- Washington Post writer whose columns are carried by approximately 100 other newspapers
- Senior Fellow at the Brookings Institution think tank, where he co-chairs the Pew Forum on Religion and Public Life
- Author of several books
Eugene J. Dionne, Jr. is a political commentator who writes an opinion column that appears Tuesdays and Fridays in the Washington Post. He is also a frequent guest on National Public Radio. Very critical of Republicans generally (and President Bush in particular), Dionne’s views tend to be consistent with those of the Democratic Party.
Dionne was born in Boston in 1952 and grew up in Fall River, Massachusetts. In 1973 he graduated summa cum laude from Harvard University. He then won a Rhodes Scholarship to attend Oxford University in England, where he earned a doctorate in 1982.
Dionne worked as a New York Times reporter from 1976 until 1990, at which time he took a job as a reporter for the Washington Post. Three years later he became a Post columnist. From 1994 to 1995 he was a guest scholar at the Woodrow Wilson International Center.
Since 1996 Dionne has been a Senior Fellow at the Brookings Institution, where he is currently one of two Chairs of the Pew Forum on Religion and Public Life.
He has co-edited a number of books, including: What’s God Got to Do with the American Experiment (with John DiIulio, Jr., Brookings, 2000); Sacred Places, Civic Purposes: Should Government Help Faith-Based Charity? ( with Ming Hsu Chen, Brookings, 2001); Bush v.
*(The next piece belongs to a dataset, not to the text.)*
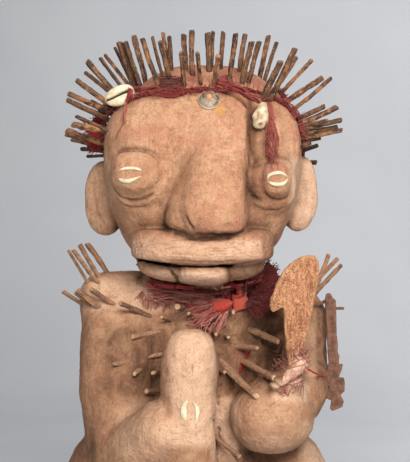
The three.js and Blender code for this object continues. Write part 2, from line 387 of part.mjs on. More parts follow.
function hung(name, x, z, roll, r, look, y0 = -120) {  // hangs just in front of the wood
  let y = y0; while (field(x + DX, y + DY, z) > r[2] + 1.2 && y < 60) y += 0.25;
  const at = here(x, y, z), m = aim(at, slope(at)).multiply(new THREE.Matrix4().makeRotationZ(roll));
  add(name, back(clear(solid(ball(r).applyMatrix4(m)))), look);
  taken.push(solid(ball(grown(r)).applyMatrix4(m)));
}
hung('hanging_cowrie', -79.0, 457.3, THREE.MathUtils.degToRad(20), [15, 10, 7.5], IVORY);
hung('hanging_shell', 49.8, 436.0, THREE.MathUtils.degToRad(82), [11.5, 6.6, 3.4], IVORY);

// ------------------------------------------------------------------ band and neck cloth: tubes that follow the wood
function around(centre, side, front, r, N, gap) {      // a ring that keeps clear of the wood all round its section
  const pts = [];
  for (let i = 0; i < N; i++) {
    const t = 2 * Math.PI * i / N, d = side.clone().multiplyScalar(Math.cos(t)).addScaledVector(front, Math.sin(t)), up = new THREE.Vector3().crossVectors(side, front);
    let s = 10;
    const free = () => {
      const c = centre.clone().addScaledVector(d, s);
      for (let k = 0; k < 8; k++) { const a = 2 * Math.PI * k / 8, p = c.clone().addScaledVector(d, r * Math.cos(a)).addScaledVector(up, r * Math.sin(a)); if (field(p.x, p.y, p.z) < gap) return false; }
      return field(c.x, c.y, c.z) > r;
    };
    while (!free() && s < 200) s += 0.5;
    pts.push(s);
  }
  const smooth = pts.map((s, i) => Math.max(s, 0.25 * pts[(i + N - 1) % N] + 0.5 * s + 0.25 * pts[(i + 1) % N]));
  return smooth.map((s, i) => { const t = 2 * Math.PI * i / N; return centre.clone().addScaledVector(side, s * Math.cos(t)).addScaledVector(front, s * Math.sin(t)); });
}
const tubeRing = (pts, r, n, k) => new THREE.TubeGeometry(new THREE.CatmullRomCurve3(pts, true), n, r, k, true);
{
  const c = here(0, 8, BAND_FRONT - BAND_TILT * 70), front = V3(0, -1, BAND_TILT).normalize();
  const ring = around(c, V3(1, 0, 0), front, BAND_RADIUS, 44, 1.0);
  add('head_band', back(clear(solid(tubeRing(ring, BAND_RADIUS, 40, 6)))), RED);
}
function draped(points, r, N, gap) {                   // a ring through these points, laid on the wood
  const curve = new THREE.CatmullRomCurve3(points.map(p => here(...p)), true);
  let ring = Array.from({ length: N }, (_, i) => curve.getPoint(i / N));
  for (let n = 0; n < 40; n++) {
    for (const p of ring) { const f = field(p.x, p.y, p.z); p.addScaledVector(slope(p), (r + gap - f) * (f < r + gap ? 0.7 : 0.15)); }
    if (n < 32) ring = ring.map((p, i) => p.clone().lerp(ring[(i + 1) % N].clone().add(ring[(i + N - 1) % N]).multiplyScalar(0.5), 0.3));
  }
  return ring;
}
{
  const ring = draped([[0, 62, 300], [-27, 56, 300], [-45, 40, 301], [-53, 17, 299.5], [-56, -8, 294], [-54, -31, 283], [-46, -45, 272.5], [-24, -49, 268],
    [0, -50, 264.5], [24, -49, 266.5], [46, -44, 275], [57, -27, 286], [58, 0, 292], [54, 24, 296], [43, 43, 298], [25, 56, 299]], NECK_CLOTH_RADIUS, 40, 0.8);
  let cloth = solid(tubeRing(ring, NECK_CLOTH_RADIUS, 30, 6));
  const by = x => ring.filter(p => p.y < 0).reduce((q, p) => Math.abs(p.x - x - DX) < Math.abs(q.x - x - DX) ? p : q);
  const roll = (a, b, r, flat, k = 7) => {              // a soft roll of cloth from a to b
    const d = b.clone().sub(a), L = d.length();
    return new THREE.CapsuleGeometry(r, L, 2, k).rotateX(Math.PI / 2).translate(0, 0, L / 2).scale(1, flat, 1).applyMatrix4(aim(a, d));
  };
  const knot = by(27).clone().add(V3(0, -5, -1)), hem = by(2).clone().add(V3(0, -4, -3)), fan = by(46).clone().add(V3(0, -2, 0));
  cloth = cloth.add(solid(ball([10.5, 8, 11], 9, 6).translate(knot.x, knot.y, knot.z)));
  cloth = cloth.add(solid(roll(hem, hem.clone().add(V3(1, -2, -24)), 8, 0.6)));
  cloth = cloth.add(solid(roll(fan, fan.clone().add(V3(12, -3, 16)), 6, 0.8)));
  add('neck_cloth', back(clear(cloth)), RED);
}

// ------------------------------------------------------------------ axe, its wrap, key
const plate = (outline, thick) => new THREE.ExtrudeGeometry(new THREE.Shape(outline.map(([x, z]) => new THREE.Vector2(x, z))), { depth: thick, bevelEnabled: false, steps: 1 }).translate(0, 0, -thick / 2).rotateX(Math.PI / 2);
{
  const blade = [[89.9, 309.3], [101.8, 309.9], [104.4, 305.4], [103.7, 286.8], [99.8, 267.3], [96.5, 247.9], [91.3, 229.3], [87.7, 224.8], [86.8, 196.5], [79.3, 196.5], [77.1, 224.0], [75.6, 228.4], [74.2, 247.9], [73.6, 264.7], [70.3, 263.5], [65.1, 260.3], [61.1, 266.0], [63.8, 276.6], [69.0, 288.6], [76.9, 300.1], [84.8, 306.7]];
  const axe = plate(blade.slice().reverse(), AXE_THICKNESS).translate(0, -74.0, 0);
  const wrapped = [[0, 0], [7.6, 0], [9.6, 3], [9, 9], [10, 14], [9.2, 20], [10, 26], [8.6, 33], [6.8, 35], [0, 35]];
  const turned = (g = 0) => new THREE.LatheGeometry(wrapped.map(([r, z]) => new THREE.Vector2(r ? r + g : 0, z + (z > 0 ? g : -g))), 12).rotateX(Math.PI / 2).translate(83.3, -74.0, 191.2);
  const slot = plate(blade.slice().reverse(), AXE_THICKNESS + 2 * GAP).translate(0, -74.0, 0).translate(-85.0, 0, -205.0).scale(1.06, 1, 1.006).translate(85.0, 0, 205.0);
  add('axe', axe, ['#a5693c', 0.75]);
  add('grip_wrap', back(whole(solid(turned()).subtract(solid(slot)))), ['#8a6a4c', 0.95]);
  figure = figure.subtract(solid(turned(GAP))).subtract(solid(slot));
}
{
  const bar = [[117.7, 273.8], [121.8, 273.8], [122.1, 267.7], [126.3, 260.7], [126.3, 235.7], [127.7, 231.6], [127.7, 208.2], [132.5, 207.2], [131.2, 199.7], [129.1, 194.1], [133.9, 195.0], [134.7, 181.9], [129.7, 177.5], [133.9, 171.9], [131.9, 166.4], [122.9, 163.1], [120.8, 165.0], [122.9, 173.4], [117.3, 174.7], [116.6, 194.1], [119.4, 208.2], [118.6, 235.7], [117.3, 257.9]];
  const y = -8.0, key = solid(plate(bar.slice().reverse(), KEY_THICKNESS).translate(0, y, 0));
  const top = Math.max(...bar.map(p => p[1])), hook = new THREE.BoxGeometry(4, 12, 3).translate(bar[0][0] + 2, y + 6, top - 1.5);
  const drop = new THREE.BoxGeometry(4, 3, 7).translate(bar[0][0] + 2, y + 10.5, top - 3.5);
  add('hanging_key', back(clear(key.add(solid(hook)).add(solid(drop)))), ['#784b3c', 0.7, 0.4]);
}

add('figure', tidy(whole(figure), CUT_FACETS), WOOD);
export default group;
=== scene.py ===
import math
import bpy
import numpy as np
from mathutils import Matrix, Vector


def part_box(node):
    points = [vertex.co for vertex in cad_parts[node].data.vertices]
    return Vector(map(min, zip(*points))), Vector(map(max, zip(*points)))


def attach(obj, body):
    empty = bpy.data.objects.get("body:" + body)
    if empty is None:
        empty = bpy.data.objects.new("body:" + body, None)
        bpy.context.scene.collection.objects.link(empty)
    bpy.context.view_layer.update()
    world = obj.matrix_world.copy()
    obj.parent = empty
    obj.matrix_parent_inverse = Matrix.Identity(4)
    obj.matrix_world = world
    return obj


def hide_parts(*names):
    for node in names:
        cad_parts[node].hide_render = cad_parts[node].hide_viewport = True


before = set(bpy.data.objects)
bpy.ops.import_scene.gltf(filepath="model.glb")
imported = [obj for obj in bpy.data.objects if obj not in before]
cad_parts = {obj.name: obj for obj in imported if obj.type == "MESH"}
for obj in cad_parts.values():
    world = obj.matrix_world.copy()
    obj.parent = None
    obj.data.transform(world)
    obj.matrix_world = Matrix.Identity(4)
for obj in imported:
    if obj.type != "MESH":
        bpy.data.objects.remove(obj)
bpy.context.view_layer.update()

# Lengths are in millimetres in the carving's own frame: x to the viewer's right, y away from the viewer, z up.
# SHIFT moves it to the part's frame, whose origin is the centre of the base's underside.
SHIFT = np.array([4.0, 14.0, 0.0])
EYE_Y, FOCAL, MID_X, MID_Y, EYE_Z = -1200.0, 1255.6, 205.0, 231.0, 332.0   # the camera, in px of a 410 x 462 picture


def metres(P):
    return (np.asarray(P, float) + SHIFT) * 0.001


def at(px, py, y):
    """the point at depth y that is seen at (px, py)"""
    s = FOCAL / (y - EYE_Y)
    return np.array([(px - MID_X) / s, y, EYE_Z - (py - MID_Y) / s])


def seen(P):
    s = FOCAL / (P[:, 1] - EYE_Y)
    return MID_X + P[:, 0] * s, MID_Y + (EYE_Z - P[:, 2]) * s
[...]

Gore (with William Kristol, Brookings, 2000); One Electorate Under God: A Dialogue on Religion and American Politics (Pew Forum, 2004); and other works.
Dionne is also the author of several books, among them:
(a) Why Americans Hate Politics: The Death of the Democratic Process (1991): This book analyzes the growing public cynicism caused by negative campaign advertising and politicians’ deceitful tactics.
(b) They Only Look Dead: Why Progressives Will Dominate the Next Political Era (1996): This book predicts the coming of a “second progressive era,” asserting that “[t]he radicalization of American politics now under way becomes explicable when it is seen as a response to a political situation saturated in both cynicism and uncertainty.”
(c) Stand Up, Fight Back: Republican Toughs, Democratic Wimps, and the Politics of Revenge (2004): This book poses the question, “Why have Democrats, too often, been such a feeble opposition? And why has revenge become such a consuming force in our political life?” Moreover, it advocates the Democratic Party program of higher taxes, forced redistribution of wealth, and ever-expanding government and political paternalism.
The frustration that Dionne expressed in the latter book stemmed from his view that the Democratic Party “that once galvanized a nation by declaring that there is nothing to fear but fear itself, became afraid — afraid of being too liberal, of being weak on defense, of being culturally permissive, of being seen as apologizing for big government.”
In Dionne’s calculus, economic inequality is an intractable feature of American life. In May 2007 he wrote: “‘Rising inequality’ is a bloodless term. But consider the facts behind the phrase: In 2005, the richest 1 percent of Americans had 19 percent of the nation’s income, the largest share since 1929; the poorest 20 percent had only 3.4 percent. … History suggests that concentrating wealth and income in a small group of privileged people is bad for economic growth.”
Dionne sees increased government intervention as the best solution to this purported injustice. He lauds what he considers the very useful recommendations of an April 2007 anti-poverty report issued by the Center for American Progress. This report advocates some $90 billion in additional government spending to do the following: raise the minimum wage; make unionization easier; provide financial assistance for “16- to 24-year-olds near or below the poverty line who are out of school and out of work”; expand financial assistance to cover the costs of child-care; and promote “early education for all.”
Today E.J. Dionne lives in Bethesda, Maryland with his wife and three children.